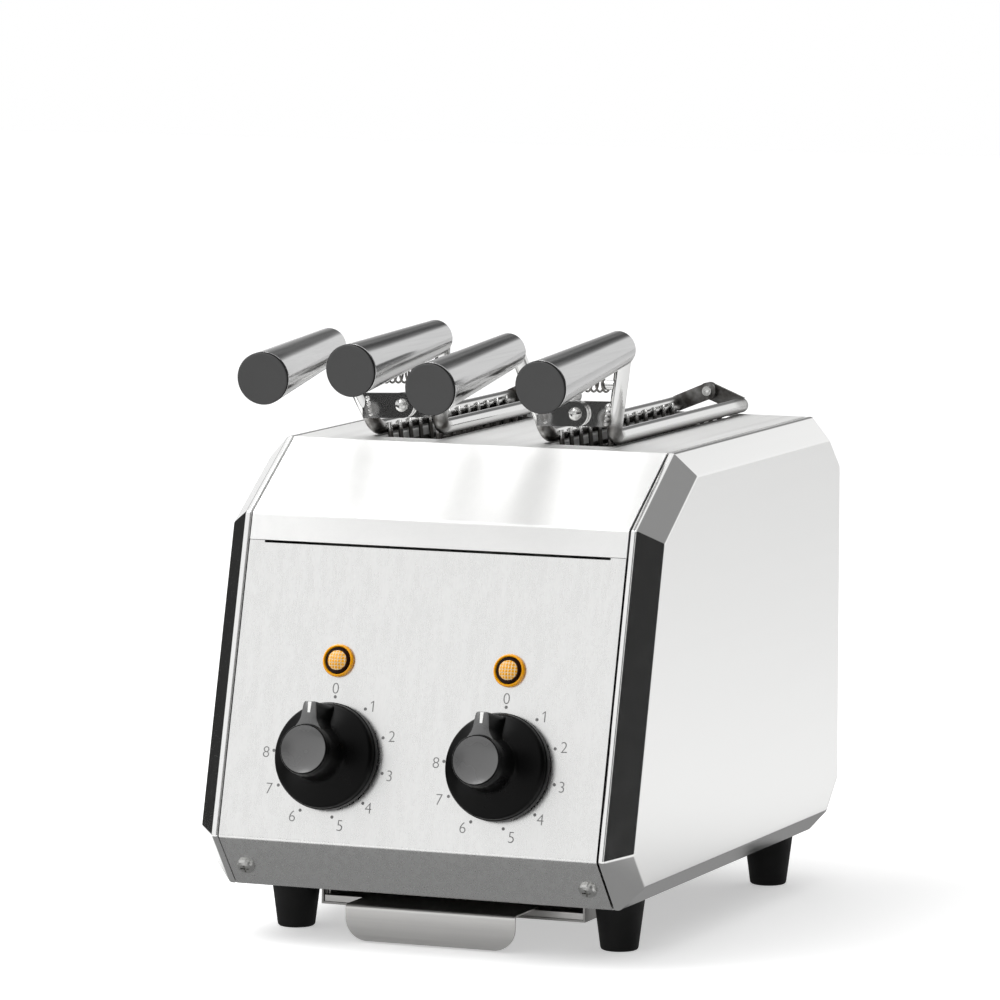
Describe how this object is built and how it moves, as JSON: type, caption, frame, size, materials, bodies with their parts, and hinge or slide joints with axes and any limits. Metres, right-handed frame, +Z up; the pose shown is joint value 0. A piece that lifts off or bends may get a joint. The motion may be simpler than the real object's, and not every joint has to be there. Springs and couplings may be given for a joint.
{
  "type": "sandwich toaster",
  "caption": "Counter toaster with bread slots in its top, a sloping panel with timer knobs and pilot lamps, a pull-out crumb tray, and lift-out spring tongs with wire cages.",
  "frame": {"origin": "under the middle of the whole object, on the table", "axes": "+X to the right seen from the front, +Y to the rear, +Z up"},
  "size_m": [0.225, 0.337, 0.2983],
  "materials": {
    "brushed_stainless": "fine brushed",
    "polished_stainless": "polished",
    "inner_sheet": "satin",
    "tray_sheet": "satin",
    "plated_wire": "plated",
    "tong_steel": "polished",
    "spring_steel": "drawn",
    "handle_plastic": "moulded",
    "cap_plastic": "moulded",
    "knob_plastic": "moulded",
    "foot_rubber": "matte",
    "zinc_screw": "plated",
    "quartz": "clear",
    "end_cap_ceramic": "unglazed",
    "lamp_amber": "clear amber",
    "housing_plastic": "moulded",
    "terminal_plastic": "moulded"
  },
  "bodies": {
    "toaster": {"side_shell_left": "brushed_stainless", "side_shell_right": "brushed_stainless", "top_cover": "polished_stainless", "front_panel": "brushed_stainless", "rear_panel": "brushed_stainless", "base_plate": "inner_sheet", "foot_front_left": "foot_rubber", "foot_front_right": "foot_rubber", "foot_rear_left": "foot_rubber", "foot_rear_right": "foot_rubber", "foot_screws": "zinc_screw", "foot_nuts": "zinc_screw", "front_panel_screws": "zinc_screw", "rear_panel_screws": "zinc_screw", "side_shell_screws": "zinc_screw", "tray_guide": "inner_sheet", "front_bulkhead": "inner_sheet", "rear_bulkhead": "inner_sheet", "heat_shield_left": "inner_sheet", "heat_shield_centre": "inner_sheet", "heat_shield_right": "inner_sheet", "heater_left_outer": "quartz", "heater_left_inner": "quartz", "heater_right_inner": "quartz", "heater_right_outer": "quartz", "heater_end_caps": "end_cap_ceramic", "guard_basket_left": "plated_wire", "guard_basket_right": "plated_wire", "timer_left": "housing_plastic", "timer_right": "housing_plastic", "timer_nuts": "zinc_screw", "lamp_lens_left": "lamp_amber", "lamp_lens_right": "lamp_amber", "lamp_body_left": "housing_plastic", "lamp_body_right": "housing_plastic", "terminal_block": "terminal_plastic", "cable_gland": "housing_plastic"},
    "knob_left": {"knob_left": "knob_plastic", "timer_shaft_left": "zinc_screw"},
    "knob_right": {"knob_right": "knob_plastic", "timer_shaft_right": "zinc_screw"},
    "crumb_tray": {"crumb_tray": "tray_sheet"},
    "tong_left": {"tong_left_frame_right": "tong_steel", "tong_left_handle_right": "handle_plastic", "tong_left_cap_right": "cap_plastic", "tong_left_front_rivet": "tong_steel", "tong_left_rear_rivet": "tong_steel", "tong_left_spring": "spring_steel"},
    "tong_left_jaw": {"tong_left_frame_left": "tong_steel", "tong_left_handle_left": "handle_plastic", "tong_left_cap_left": "cap_plastic"},
    "tong_right": {"tong_right_frame_right": "tong_steel", "tong_right_handle_right": "handle_plastic", "tong_right_cap_right": "cap_plastic", "tong_right_front_rivet": "tong_steel", "tong_right_rear_rivet": "tong_steel", "tong_right_spring": "spring_steel"},
    "tong_right_jaw": {"tong_right_frame_left": "tong_steel", "tong_right_handle_left": "handle_plastic", "tong_right_cap_left": "cap_plastic"}
  },
  "joints": [
    {"name": "knob_left_turn", "type": "hinge", "parent": "toaster", "child": "knob_left", "pos_m": [-0.0444, -0.13487, 0.0929], "axis": [0, 0.9668, -0.2554], "range_deg": [0, 273]},
    {"name": "knob_right_turn", "type": "hinge", "parent": "toaster", "child": "knob_right", "pos_m": [0.0444, -0.13487, 0.0929], "axis": [0, 0.9668, -0.2554], "range_deg": [0, 273]},
    {"name": "crumb_tray_slide", "type": "slide", "parent": "toaster", "child": "crumb_tray", "axis": [0, -1, 0], "range_m": [0, 0.2]},
    {"name": "tong_left_lift", "type": "slide", "parent": "toaster", "child": "tong_left", "axis": [0, 0, 1], "range_m": [0, 0.14]},
    {"name": "tong_left_open", "type": "hinge", "parent": "tong_left", "child": "tong_left_jaw", "pos_m": [-0.0458, -0.04159, 0.25427], "axis": [0.0012, 0.9997, -0.0254], "range_deg": [0, 7], "stiffness_Nm_per_rad": 0.22, "springref_deg": -20.05, "deforming": ["tong_left_spring"]},
    {"name": "tong_right_lift", "type": "slide", "parent": "toaster", "child": "tong_right", "axis": [0, 0, 1], "range_m": [0, 0.14]},
    {"name": "tong_right_open", "type": "hinge", "parent": "tong_right", "child": "tong_right_jaw", "pos_m": [0.0457, -0.04159, 0.25368], "axis": [0.0003, 0.9997, -0.0255], "range_deg": [0, 7], "stiffness_Nm_per_rad": 0.22, "springref_deg": -20.05, "deforming": ["tong_right_spring"]}
  ]
}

## Exercise prompt
Make a copy of each line that contains the string "joints".

## Result of this task
Describe how this object is built and how it moves, as JSON: type, caption, frame, size, materials, bodies with their parts, and hinge or slide joints with axes and any limits. Metres, right-handed frame, +Z up; the pose shown is joint value 0. A piece that lifts off or bends may get a joint. The motion may be simpler than the real object's, and not every joint has to be there. Springs and couplings may be given for a joint.
  "joints": [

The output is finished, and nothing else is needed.